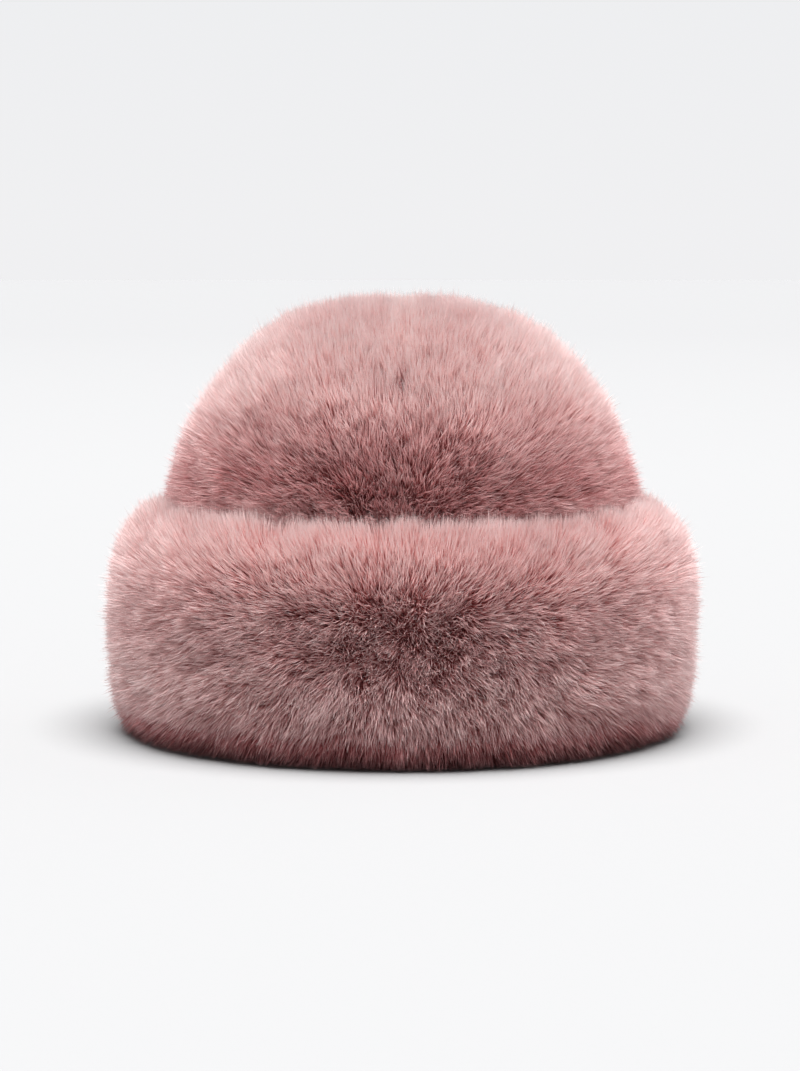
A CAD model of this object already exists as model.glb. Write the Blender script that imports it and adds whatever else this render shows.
import itertools
import math

import bmesh
import bpy
import numpy as np
from mathutils import Matrix, Vector


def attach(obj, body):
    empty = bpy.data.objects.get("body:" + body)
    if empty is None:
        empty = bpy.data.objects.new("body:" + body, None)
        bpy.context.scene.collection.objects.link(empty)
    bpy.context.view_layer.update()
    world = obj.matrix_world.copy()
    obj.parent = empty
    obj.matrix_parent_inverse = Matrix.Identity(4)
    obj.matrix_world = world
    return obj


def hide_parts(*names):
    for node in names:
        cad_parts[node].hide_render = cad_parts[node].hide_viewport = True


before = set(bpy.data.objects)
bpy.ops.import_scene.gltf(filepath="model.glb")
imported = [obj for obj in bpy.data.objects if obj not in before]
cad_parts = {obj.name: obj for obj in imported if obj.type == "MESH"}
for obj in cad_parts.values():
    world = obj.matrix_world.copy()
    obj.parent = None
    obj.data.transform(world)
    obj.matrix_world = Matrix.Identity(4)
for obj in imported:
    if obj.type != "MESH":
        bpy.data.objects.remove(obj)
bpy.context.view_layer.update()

# Camera
# A long lens at about one and a half metres, a little above the crown and tipped down to the hat's middle.
CAMERA_PLACE = Vector((-0.0012, -1.550, 0.2385))
CAMERA_TIP = math.radians(5.44)
LENS_MM = 110.8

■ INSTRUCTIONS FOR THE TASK
Scan the listing above. Collect all lines with the word "node".

■ EXERCISE SOLUTION
    for node in names:
        cad_parts[node].hide_render = cad_parts[node].hide_viewport = True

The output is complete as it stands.